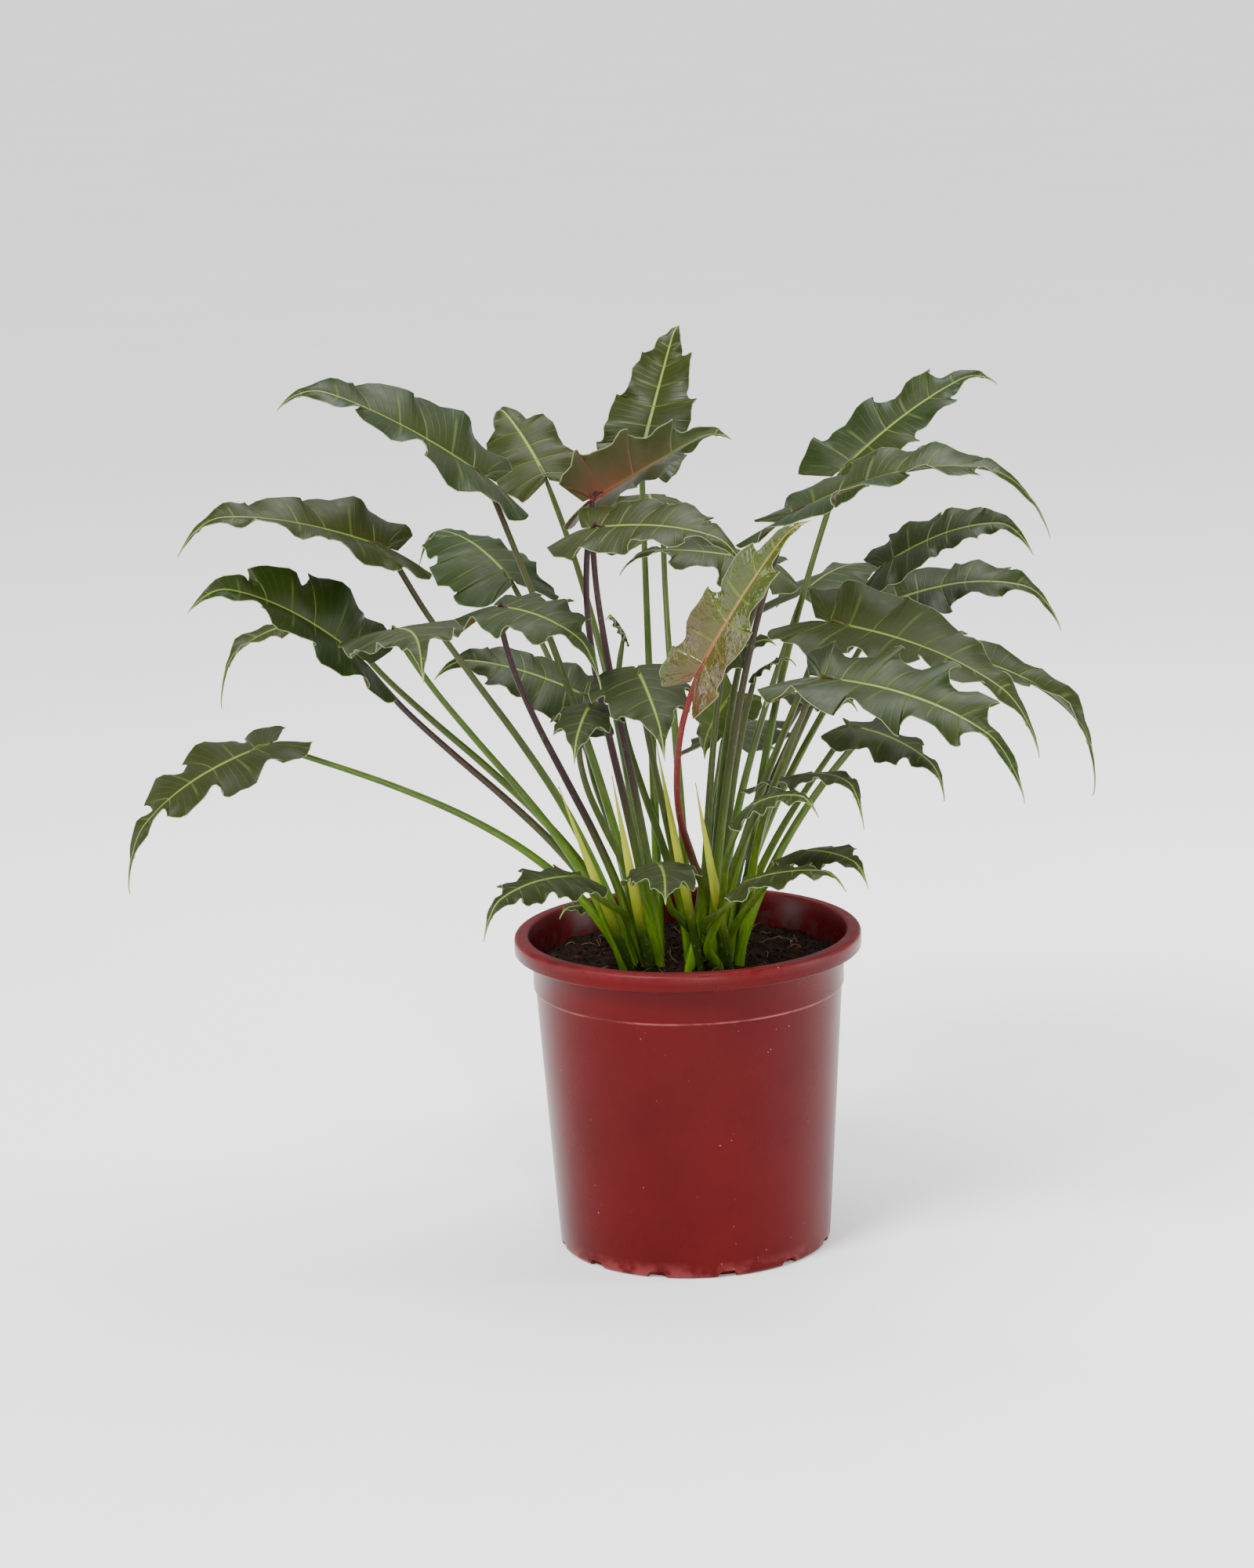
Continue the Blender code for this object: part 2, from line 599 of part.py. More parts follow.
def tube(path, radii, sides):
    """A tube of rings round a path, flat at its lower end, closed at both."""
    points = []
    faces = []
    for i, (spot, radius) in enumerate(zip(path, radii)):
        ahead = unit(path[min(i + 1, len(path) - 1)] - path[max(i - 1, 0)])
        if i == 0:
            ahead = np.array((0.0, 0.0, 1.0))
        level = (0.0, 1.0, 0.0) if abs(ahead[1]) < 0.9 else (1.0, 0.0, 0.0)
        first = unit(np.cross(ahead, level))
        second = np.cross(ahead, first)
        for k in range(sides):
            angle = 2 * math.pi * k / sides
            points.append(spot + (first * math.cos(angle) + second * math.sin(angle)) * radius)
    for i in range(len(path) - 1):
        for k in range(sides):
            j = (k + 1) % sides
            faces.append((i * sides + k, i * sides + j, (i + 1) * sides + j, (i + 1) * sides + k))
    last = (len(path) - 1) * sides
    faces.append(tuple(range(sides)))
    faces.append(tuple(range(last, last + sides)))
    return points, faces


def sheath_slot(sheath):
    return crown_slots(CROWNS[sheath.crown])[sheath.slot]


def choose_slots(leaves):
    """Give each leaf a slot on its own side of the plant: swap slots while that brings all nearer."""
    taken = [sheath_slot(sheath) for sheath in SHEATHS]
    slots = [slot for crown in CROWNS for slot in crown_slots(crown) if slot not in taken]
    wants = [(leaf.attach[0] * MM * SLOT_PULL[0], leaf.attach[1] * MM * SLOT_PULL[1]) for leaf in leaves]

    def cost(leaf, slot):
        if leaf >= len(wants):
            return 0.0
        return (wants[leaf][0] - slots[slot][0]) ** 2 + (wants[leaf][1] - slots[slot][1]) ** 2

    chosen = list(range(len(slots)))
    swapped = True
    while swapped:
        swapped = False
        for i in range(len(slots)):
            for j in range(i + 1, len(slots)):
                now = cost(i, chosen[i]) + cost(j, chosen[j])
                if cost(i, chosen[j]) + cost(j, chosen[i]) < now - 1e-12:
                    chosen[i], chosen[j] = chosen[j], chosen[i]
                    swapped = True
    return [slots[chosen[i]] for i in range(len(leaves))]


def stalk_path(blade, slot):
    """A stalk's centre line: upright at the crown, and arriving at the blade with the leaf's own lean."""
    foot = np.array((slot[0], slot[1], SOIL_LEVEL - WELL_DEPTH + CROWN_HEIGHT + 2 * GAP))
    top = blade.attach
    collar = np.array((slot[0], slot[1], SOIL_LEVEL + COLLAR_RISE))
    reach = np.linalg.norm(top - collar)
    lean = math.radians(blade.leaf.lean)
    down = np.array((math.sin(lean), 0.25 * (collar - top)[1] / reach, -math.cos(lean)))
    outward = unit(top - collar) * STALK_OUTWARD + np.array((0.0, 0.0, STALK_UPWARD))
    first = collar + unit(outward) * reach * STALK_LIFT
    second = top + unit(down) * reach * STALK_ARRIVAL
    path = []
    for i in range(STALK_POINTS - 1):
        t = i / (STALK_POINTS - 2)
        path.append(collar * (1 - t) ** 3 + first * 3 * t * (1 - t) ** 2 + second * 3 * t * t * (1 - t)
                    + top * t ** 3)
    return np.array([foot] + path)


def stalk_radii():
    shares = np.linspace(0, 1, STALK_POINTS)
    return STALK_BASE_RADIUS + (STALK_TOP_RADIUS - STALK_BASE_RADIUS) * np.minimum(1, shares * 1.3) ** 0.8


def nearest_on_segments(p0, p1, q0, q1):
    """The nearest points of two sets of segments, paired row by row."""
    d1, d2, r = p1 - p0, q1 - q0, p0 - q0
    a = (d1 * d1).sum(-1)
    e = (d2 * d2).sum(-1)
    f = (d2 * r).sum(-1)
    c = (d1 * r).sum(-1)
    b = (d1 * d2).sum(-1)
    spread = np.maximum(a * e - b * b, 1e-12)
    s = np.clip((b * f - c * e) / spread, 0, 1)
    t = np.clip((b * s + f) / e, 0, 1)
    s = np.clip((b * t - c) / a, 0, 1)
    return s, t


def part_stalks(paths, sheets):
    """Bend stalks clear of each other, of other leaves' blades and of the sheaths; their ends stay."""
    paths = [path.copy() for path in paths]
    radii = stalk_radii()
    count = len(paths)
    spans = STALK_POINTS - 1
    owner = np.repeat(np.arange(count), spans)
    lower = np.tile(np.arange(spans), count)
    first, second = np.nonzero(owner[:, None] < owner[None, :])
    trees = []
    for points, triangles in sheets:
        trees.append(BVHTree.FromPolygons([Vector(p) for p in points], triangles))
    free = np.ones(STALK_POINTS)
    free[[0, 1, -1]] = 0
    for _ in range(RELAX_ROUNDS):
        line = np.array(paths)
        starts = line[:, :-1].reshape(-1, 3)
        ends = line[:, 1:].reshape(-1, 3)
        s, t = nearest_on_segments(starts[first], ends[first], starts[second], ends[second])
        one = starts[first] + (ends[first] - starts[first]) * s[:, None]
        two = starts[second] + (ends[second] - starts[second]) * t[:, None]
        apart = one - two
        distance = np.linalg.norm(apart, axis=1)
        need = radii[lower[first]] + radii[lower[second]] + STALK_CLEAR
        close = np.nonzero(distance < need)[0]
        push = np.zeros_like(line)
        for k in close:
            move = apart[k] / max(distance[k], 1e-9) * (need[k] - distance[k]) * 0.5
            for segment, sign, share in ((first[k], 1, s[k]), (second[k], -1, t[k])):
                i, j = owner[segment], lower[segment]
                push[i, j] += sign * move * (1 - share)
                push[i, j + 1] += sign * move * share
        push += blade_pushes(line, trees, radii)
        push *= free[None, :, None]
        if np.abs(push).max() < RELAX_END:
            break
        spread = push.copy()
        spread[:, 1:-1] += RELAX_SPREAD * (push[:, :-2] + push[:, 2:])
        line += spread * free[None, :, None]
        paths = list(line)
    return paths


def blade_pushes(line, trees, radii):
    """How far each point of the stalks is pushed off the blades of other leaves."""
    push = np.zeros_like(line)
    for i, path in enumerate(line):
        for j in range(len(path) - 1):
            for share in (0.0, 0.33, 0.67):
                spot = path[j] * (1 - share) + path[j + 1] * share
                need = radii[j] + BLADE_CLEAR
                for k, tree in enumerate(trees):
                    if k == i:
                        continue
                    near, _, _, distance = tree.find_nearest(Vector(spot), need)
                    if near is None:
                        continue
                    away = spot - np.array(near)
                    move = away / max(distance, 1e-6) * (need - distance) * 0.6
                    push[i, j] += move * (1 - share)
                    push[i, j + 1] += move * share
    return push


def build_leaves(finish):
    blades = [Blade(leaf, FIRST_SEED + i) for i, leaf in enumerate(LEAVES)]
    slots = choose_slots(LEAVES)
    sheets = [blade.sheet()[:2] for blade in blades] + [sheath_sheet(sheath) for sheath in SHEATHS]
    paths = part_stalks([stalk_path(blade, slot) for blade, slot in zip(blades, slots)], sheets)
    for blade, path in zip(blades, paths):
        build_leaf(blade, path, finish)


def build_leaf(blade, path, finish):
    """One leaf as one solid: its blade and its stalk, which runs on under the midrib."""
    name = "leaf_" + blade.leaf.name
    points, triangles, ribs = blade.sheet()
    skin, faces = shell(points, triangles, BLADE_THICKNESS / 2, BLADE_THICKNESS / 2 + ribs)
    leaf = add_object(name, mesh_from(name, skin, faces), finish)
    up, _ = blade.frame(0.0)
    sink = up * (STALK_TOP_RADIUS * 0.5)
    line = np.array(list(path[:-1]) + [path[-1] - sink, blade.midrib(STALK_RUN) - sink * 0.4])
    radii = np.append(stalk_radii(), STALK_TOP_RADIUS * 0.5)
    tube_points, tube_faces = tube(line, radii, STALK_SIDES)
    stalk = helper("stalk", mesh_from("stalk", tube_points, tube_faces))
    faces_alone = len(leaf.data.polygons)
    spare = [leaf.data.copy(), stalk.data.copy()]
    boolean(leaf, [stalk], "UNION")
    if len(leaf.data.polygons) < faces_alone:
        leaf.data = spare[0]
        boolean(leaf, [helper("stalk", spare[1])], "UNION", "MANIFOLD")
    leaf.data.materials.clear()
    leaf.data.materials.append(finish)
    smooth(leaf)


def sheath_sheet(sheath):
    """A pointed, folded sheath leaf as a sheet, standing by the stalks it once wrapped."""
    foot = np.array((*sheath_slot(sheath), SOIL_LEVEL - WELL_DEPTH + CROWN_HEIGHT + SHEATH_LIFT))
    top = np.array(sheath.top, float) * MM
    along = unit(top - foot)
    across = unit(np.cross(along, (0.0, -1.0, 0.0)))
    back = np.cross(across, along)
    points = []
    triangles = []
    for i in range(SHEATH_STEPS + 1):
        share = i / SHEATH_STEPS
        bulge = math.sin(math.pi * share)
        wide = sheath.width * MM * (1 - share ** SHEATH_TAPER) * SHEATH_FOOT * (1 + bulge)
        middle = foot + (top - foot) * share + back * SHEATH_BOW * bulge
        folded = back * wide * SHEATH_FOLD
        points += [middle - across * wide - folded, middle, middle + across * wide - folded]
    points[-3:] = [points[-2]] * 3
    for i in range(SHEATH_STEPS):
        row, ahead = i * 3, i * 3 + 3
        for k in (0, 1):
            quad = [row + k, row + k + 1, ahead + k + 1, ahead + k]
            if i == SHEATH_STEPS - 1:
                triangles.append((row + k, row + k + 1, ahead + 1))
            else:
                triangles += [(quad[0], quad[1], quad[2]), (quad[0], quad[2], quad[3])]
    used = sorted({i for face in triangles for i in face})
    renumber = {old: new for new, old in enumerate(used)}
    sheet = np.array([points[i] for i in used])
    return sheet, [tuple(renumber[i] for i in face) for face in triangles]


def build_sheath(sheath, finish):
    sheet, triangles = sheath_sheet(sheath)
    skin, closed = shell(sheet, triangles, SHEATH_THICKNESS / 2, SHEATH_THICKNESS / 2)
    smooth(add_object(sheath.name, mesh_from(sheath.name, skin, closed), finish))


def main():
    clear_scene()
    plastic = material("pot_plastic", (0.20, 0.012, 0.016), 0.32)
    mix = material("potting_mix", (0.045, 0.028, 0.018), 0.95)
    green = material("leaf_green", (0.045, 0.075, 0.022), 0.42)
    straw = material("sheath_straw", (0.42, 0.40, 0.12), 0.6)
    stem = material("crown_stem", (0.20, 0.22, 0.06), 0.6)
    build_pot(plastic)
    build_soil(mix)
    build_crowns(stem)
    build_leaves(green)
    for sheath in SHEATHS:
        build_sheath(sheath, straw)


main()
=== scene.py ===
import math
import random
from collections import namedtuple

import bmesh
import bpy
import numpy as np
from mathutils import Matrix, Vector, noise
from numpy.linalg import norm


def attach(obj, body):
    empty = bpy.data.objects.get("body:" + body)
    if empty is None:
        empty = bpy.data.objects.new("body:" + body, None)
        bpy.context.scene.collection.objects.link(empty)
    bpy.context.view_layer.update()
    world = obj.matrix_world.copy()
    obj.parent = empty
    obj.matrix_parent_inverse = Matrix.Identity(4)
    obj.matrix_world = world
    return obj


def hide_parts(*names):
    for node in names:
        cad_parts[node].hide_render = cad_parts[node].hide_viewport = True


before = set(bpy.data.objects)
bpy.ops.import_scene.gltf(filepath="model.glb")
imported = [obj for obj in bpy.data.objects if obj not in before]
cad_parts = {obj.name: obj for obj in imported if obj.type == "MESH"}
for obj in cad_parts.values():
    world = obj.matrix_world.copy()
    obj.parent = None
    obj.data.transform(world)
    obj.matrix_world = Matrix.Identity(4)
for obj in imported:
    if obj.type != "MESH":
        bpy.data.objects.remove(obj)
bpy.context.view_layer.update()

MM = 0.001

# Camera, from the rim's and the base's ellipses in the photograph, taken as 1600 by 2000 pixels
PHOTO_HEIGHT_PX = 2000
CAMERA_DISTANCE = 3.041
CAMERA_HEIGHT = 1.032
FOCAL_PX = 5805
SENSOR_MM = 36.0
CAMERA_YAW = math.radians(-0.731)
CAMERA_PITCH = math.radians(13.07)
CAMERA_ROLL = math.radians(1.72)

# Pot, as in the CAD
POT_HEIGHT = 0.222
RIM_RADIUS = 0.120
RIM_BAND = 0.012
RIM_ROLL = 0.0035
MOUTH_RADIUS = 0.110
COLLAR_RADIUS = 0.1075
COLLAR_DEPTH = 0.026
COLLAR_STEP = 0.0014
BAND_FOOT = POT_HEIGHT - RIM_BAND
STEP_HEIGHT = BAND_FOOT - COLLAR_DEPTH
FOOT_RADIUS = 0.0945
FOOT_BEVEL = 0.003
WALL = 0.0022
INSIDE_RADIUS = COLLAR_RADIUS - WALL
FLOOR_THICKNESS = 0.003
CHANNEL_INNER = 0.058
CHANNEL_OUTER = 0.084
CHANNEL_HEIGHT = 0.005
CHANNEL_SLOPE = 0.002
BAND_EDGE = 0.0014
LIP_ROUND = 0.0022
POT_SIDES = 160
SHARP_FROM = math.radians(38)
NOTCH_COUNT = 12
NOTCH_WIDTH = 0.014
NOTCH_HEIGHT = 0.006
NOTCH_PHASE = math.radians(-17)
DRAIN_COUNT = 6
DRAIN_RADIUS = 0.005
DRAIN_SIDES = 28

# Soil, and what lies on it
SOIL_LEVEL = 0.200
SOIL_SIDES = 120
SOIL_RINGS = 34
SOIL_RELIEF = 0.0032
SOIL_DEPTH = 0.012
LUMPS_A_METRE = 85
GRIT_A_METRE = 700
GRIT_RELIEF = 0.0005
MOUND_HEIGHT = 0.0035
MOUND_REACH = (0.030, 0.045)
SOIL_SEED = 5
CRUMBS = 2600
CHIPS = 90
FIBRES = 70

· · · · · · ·

WRITTEN EXERCISE ->
Exactly reproduce the stretch from the line with "skin, closed), finish))" through the line with "bpy.data.objects.remove(obj)", including both ends and nothing else.

EXERCISE OUTPUT ->
    smooth(add_object(sheath.name, mesh_from(sheath.name, skin, closed), finish))


def main():
    clear_scene()
    plastic = material("pot_plastic", (0.20, 0.012, 0.016), 0.32)
    mix = material("potting_mix", (0.045, 0.028, 0.018), 0.95)
    green = material("leaf_green", (0.045, 0.075, 0.022), 0.42)
    straw = material("sheath_straw", (0.42, 0.40, 0.12), 0.6)
    stem = material("crown_stem", (0.20, 0.22, 0.06), 0.6)
    build_pot(plastic)
    build_soil(mix)
    build_crowns(stem)
    build_leaves(green)
    for sheath in SHEATHS:
        build_sheath(sheath, straw)


main()
=== scene.py ===
import math
import random
from collections import namedtuple

import bmesh
import bpy
import numpy as np
from mathutils import Matrix, Vector, noise
from numpy.linalg import norm


def attach(obj, body):
    empty = bpy.data.objects.get("body:" + body)
    if empty is None:
        empty = bpy.data.objects.new("body:" + body, None)
        bpy.context.scene.collection.objects.link(empty)
    bpy.context.view_layer.update()
    world = obj.matrix_world.copy()
    obj.parent = empty
    obj.matrix_parent_inverse = Matrix.Identity(4)
    obj.matrix_world = world
    return obj


def hide_parts(*names):
    for node in names:
        cad_parts[node].hide_render = cad_parts[node].hide_viewport = True


before = set(bpy.data.objects)
bpy.ops.import_scene.gltf(filepath="model.glb")
imported = [obj for obj in bpy.data.objects if obj not in before]
cad_parts = {obj.name: obj for obj in imported if obj.type == "MESH"}
for obj in cad_parts.values():
    world = obj.matrix_world.copy()
    obj.parent = None
    obj.data.transform(world)
    obj.matrix_world = Matrix.Identity(4)
for obj in imported:
    if obj.type != "MESH":
        bpy.data.objects.remove(obj)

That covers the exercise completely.